▶ **What to produce**
Reproduce each of the lines word for word.
# # #
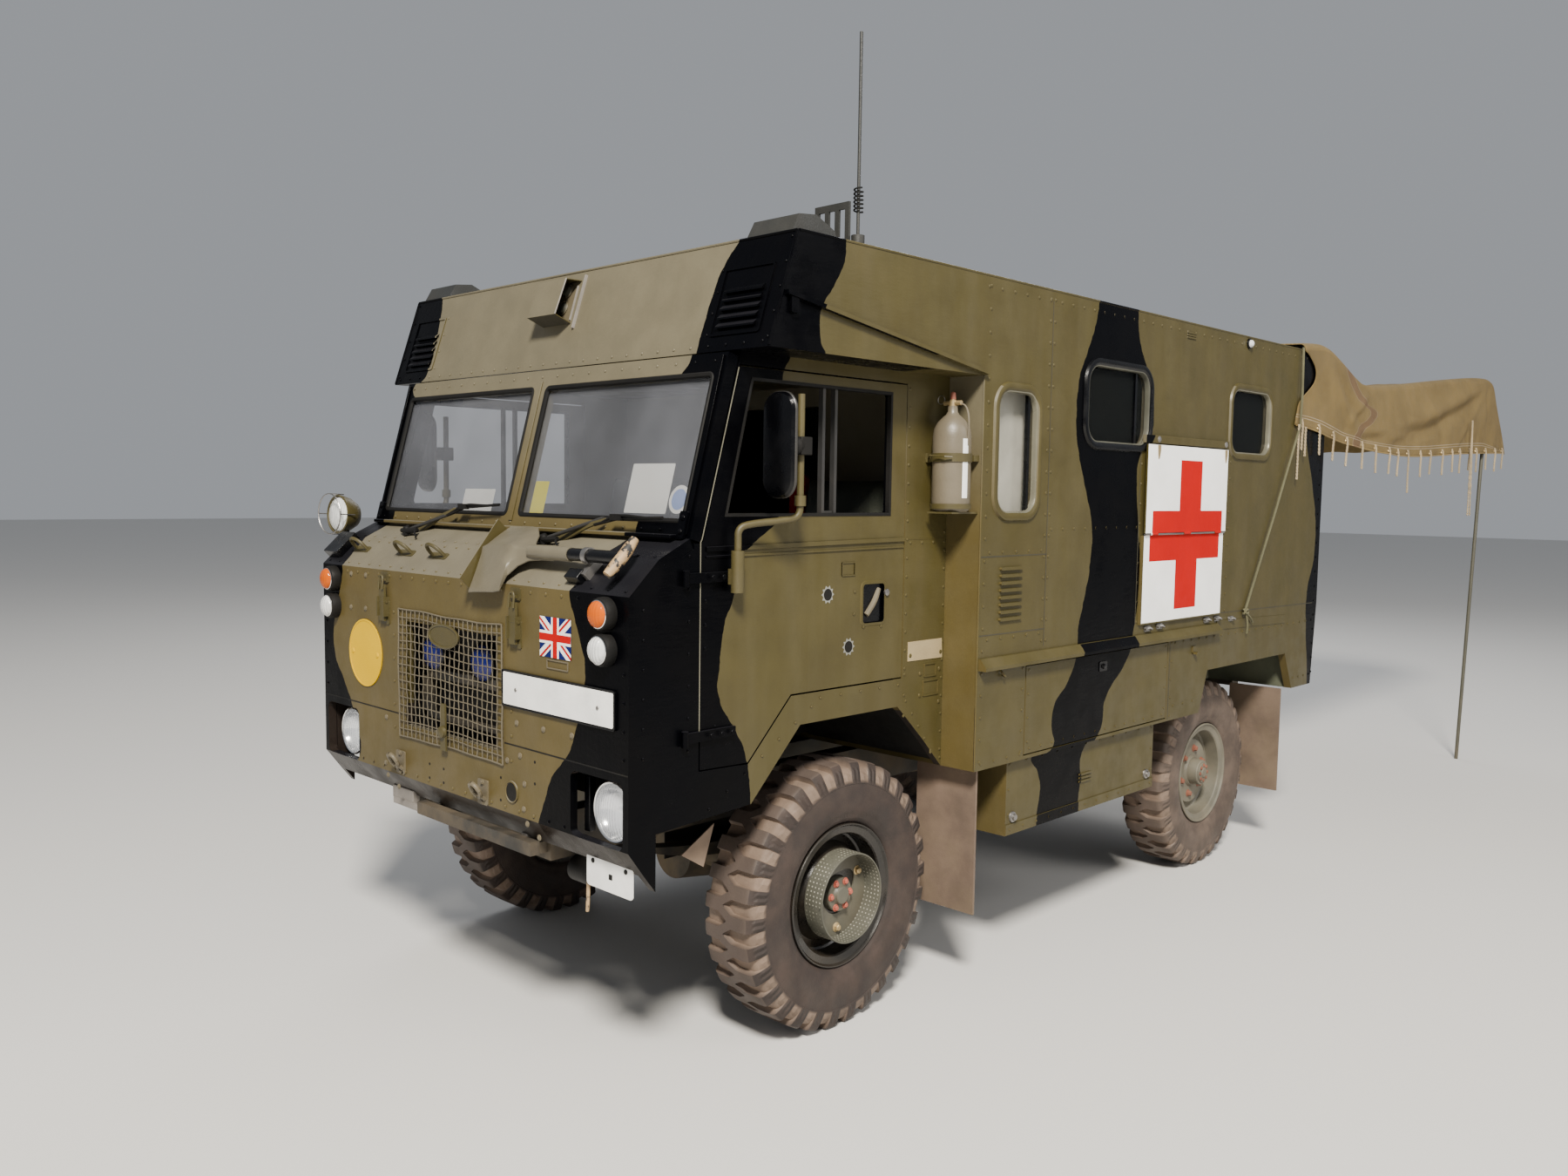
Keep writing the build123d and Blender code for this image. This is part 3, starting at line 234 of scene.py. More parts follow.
def moulding(outline: Sequence, face: Face, profile: Sequence) -> Solid:
    """A bead that runs round a closed outline.

    Args:
        outline: points of the plane, in order.
        face: the plane.
        profile: closed section as (distance out of the outline, height over the plane).
    Returns:
        The bead: each corner of the outline carries the section along its outward normal.
    """
    flat, section = np.asarray(outline, float), np.asarray(profile, float)
    spread = flat[:, None] + outward(flat)[:, None] * section[None, :, :1]
    return skin(face.at(spread, np.broadcast_to(section[:, 1], spread.shape[:2])), path_closed=True)


def oblong(width: float, height: float, radius: float, centre: Sequence = (0.0, 0.0),
           steps: int = 6) -> Array:
    """A rectangle with quarter-circle corners, as points of a plane.

    Args:
        width, height: its sides.
        radius: of its corners.
        centre: its middle.
        steps: chords to a corner.
    Returns:
        The outline, counter-clockwise.
    """
    turn = np.linspace(0, np.pi / 2, steps + 1)
    quarter = np.arange(4)[:, None] * np.pi / 2 + turn[None]
    sign_x = np.array([1, -1, -1, 1])[:, None]
    sign_y = np.array([1, 1, -1, -1])[:, None]
    x = sign_x * (width / 2 - radius) + radius * np.cos(quarter)
    y = sign_y * (height / 2 - radius) + radius * np.sin(quarter)
    return np.stack([x.ravel() + centre[0], y.ravel() + centre[1]], -1)


def circle(radius: float, centre: Sequence = (0.0, 0.0), sides: int = 32) -> Array:
    """A regular polygon standing for a circle."""
    turn = np.arange(sides) * 2 * np.pi / sides
    return np.stack([centre[0] + radius * np.cos(turn), centre[1] + radius * np.sin(turn)], -1)


def eased(points: Sequence, cuts: int = 3) -> Array:
    """A path with its corners rounded by cutting each one off, several times over.

    Args:
        points: the corners.
        cuts: how often each corner is cut at a quarter and three quarters.
    Returns:
        The smoother path, with the same two ends.
    """
    path = np.asarray(points, float)
    for _ in range(cuts):
        near, far = path[:-1] * 0.75 + path[1:] * 0.25, path[:-1] * 0.25 + path[1:] * 0.75
        inner = np.stack([near, far], 1).reshape(-1, path.shape[1])
        path = np.concatenate([path[:1], inner, path[-1:]])
    return path


def tube(path: Sequence, radius: Union[float, Array], sides: int = 10) -> Solid:
    """A round bar along a path: circles square to it, joined by quads.

    Args:
        path: points, three numbers each.
        radius: one for all, or one for each point.
        sides: corners of a section.
    Returns:
        The bar, closed at both ends.
    """
    line = np.asarray(path, float)
    along = unit(np.gradient(line, axis=0))
    steady = np.eye(3)[np.argmin(np.abs(along.mean(0)))]
    side = unit(np.cross(along, steady))
    up = np.cross(side, along)
    turn = np.arange(sides) * 2 * np.pi / sides
    size = np.broadcast_to(np.asarray(radius, float), (len(line),))[:, None, None]
    ring = np.cos(turn)[None, :, None] * side[:, None] + np.sin(turn)[None, :, None] * up[:, None]
    return skin(line[:, None] + size * ring)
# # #
▶ **Completed task**
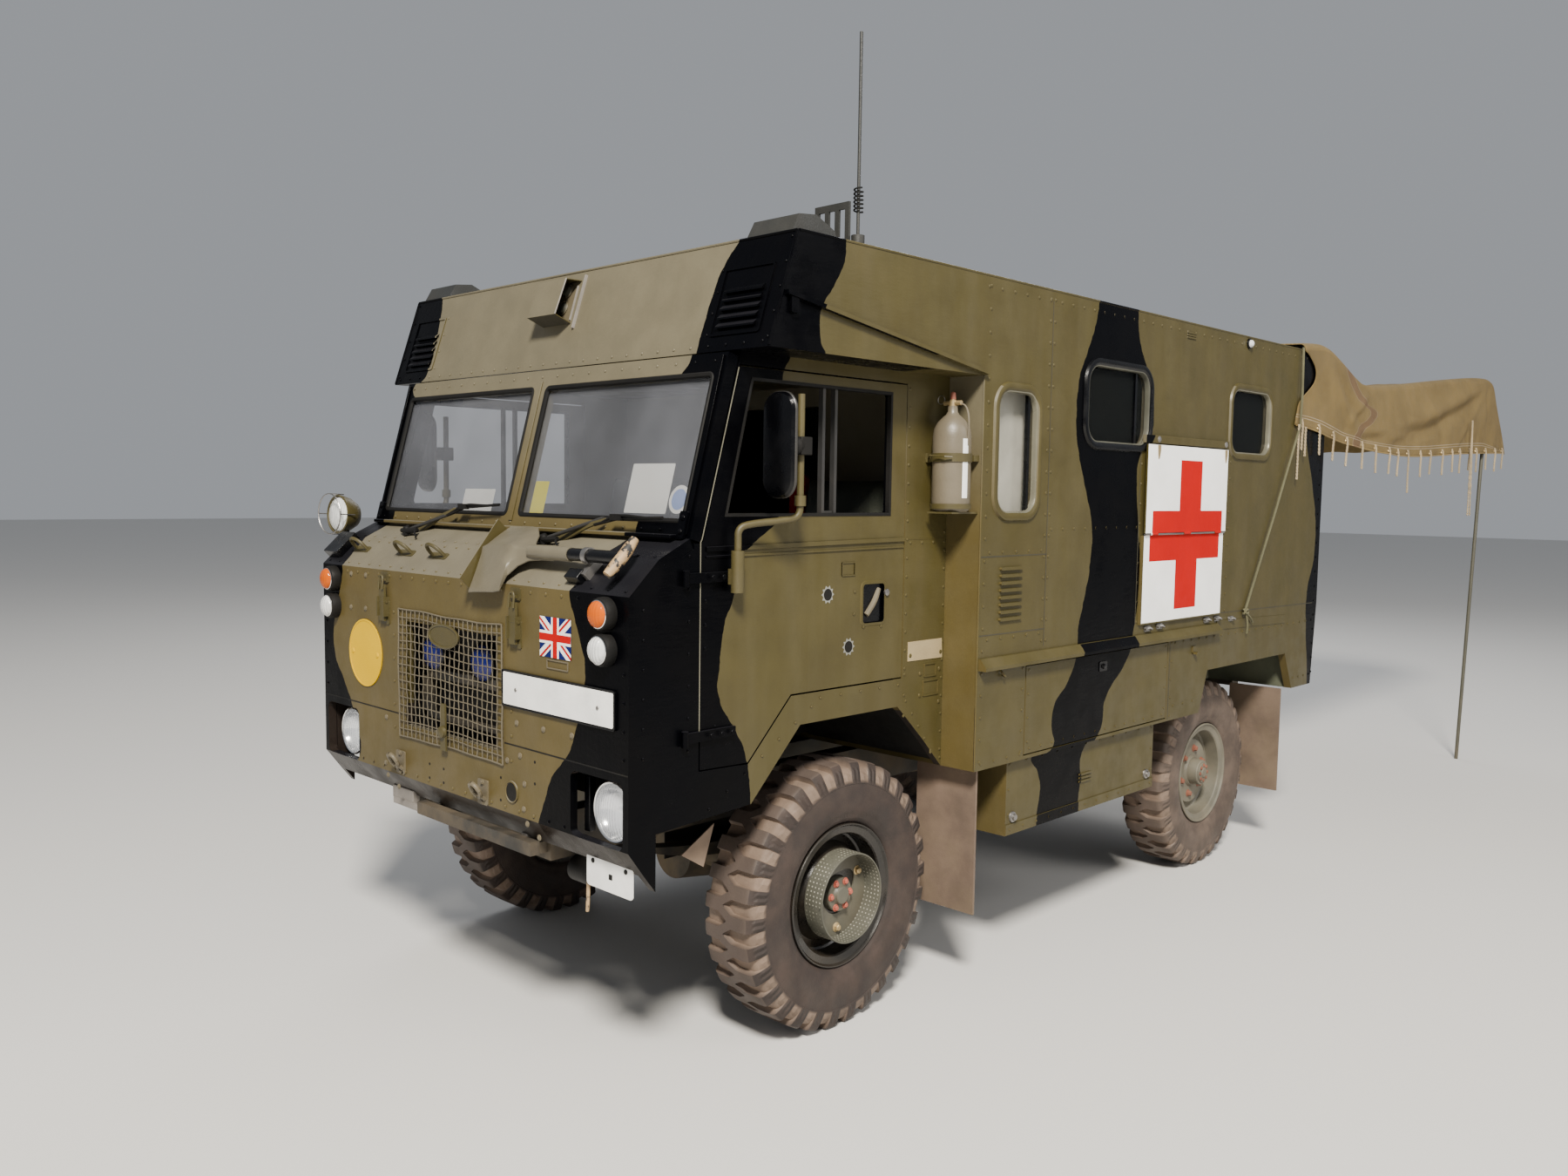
Keep writing the build123d and Blender code for this image. This is part 3, starting at line 234 of scene.py. More parts follow.
def moulding(outline: Sequence, face: Face, profile: Sequence) -> Solid:
    """A bead that runs round a closed outline.

    Args:
        outline: points of the plane, in order.
        face: the plane.
        profile: closed section as (distance out of the outline, height over the plane).
    Returns:
        The bead: each corner of the outline carries the section along its outward normal.
    """
    flat, section = np.asarray(outline, float), np.asarray(profile, float)
    spread = flat[:, None] + outward(flat)[:, None] * section[None, :, :1]
    return skin(face.at(spread, np.broadcast_to(section[:, 1], spread.shape[:2])), path_closed=True)


def oblong(width: float, height: float, radius: float, centre: Sequence = (0.0, 0.0),
           steps: int = 6) -> Array:
    """A rectangle with quarter-circle corners, as points of a plane.

    Args:
        width, height: its sides.
        radius: of its corners.
        centre: its middle.
        steps: chords to a corner.
    Returns:
        The outline, counter-clockwise.
    """
    turn = np.linspace(0, np.pi / 2, steps + 1)
    quarter = np.arange(4)[:, None] * np.pi / 2 + turn[None]
    sign_x = np.array([1, -1, -1, 1])[:, None]
    sign_y = np.array([1, 1, -1, -1])[:, None]
    x = sign_x * (width / 2 - radius) + radius * np.cos(quarter)
    y = sign_y * (height / 2 - radius) + radius * np.sin(quarter)
    return np.stack([x.ravel() + centre[0], y.ravel() + centre[1]], -1)


def circle(radius: float, centre: Sequence = (0.0, 0.0), sides: int = 32) -> Array:
    """A regular polygon standing for a circle."""
    turn = np.arange(sides) * 2 * np.pi / sides
    return np.stack([centre[0] + radius * np.cos(turn), centre[1] + radius * np.sin(turn)], -1)


def eased(points: Sequence, cuts: int = 3) -> Array:
    """A path with its corners rounded by cutting each one off, several times over.

    Args:
        points: the corners.
        cuts: how often each corner is cut at a quarter and three quarters.
    Returns:
        The smoother path, with the same two ends.
    """
    path = np.asarray(points, float)
    for _ in range(cuts):
        near, far = path[:-1] * 0.75 + path[1:] * 0.25, path[:-1] * 0.25 + path[1:] * 0.75
        inner = np.stack([near, far], 1).reshape(-1, path.shape[1])
        path = np.concatenate([path[:1], inner, path[-1:]])
    return path


def tube(path: Sequence, radius: Union[float, Array], sides: int = 10) -> Solid:
    """A round bar along a path: circles square to it, joined by quads.

    Args:
        path: points, three numbers each.
        radius: one for all, or one for each point.
        sides: corners of a section.
    Returns:
        The bar, closed at both ends.
    """
    line = np.asarray(path, float)
    along = unit(np.gradient(line, axis=0))
    steady = np.eye(3)[np.argmin(np.abs(along.mean(0)))]
    side = unit(np.cross(along, steady))
    up = np.cross(side, along)
    turn = np.arange(sides) * 2 * np.pi / sides
    size = np.broadcast_to(np.asarray(radius, float), (len(line),))[:, None, None]
    ring = np.cos(turn)[None, :, None] * side[:, None] + np.sin(turn)[None, :, None] * up[:, None]
    return skin(line[:, None] + size * ring)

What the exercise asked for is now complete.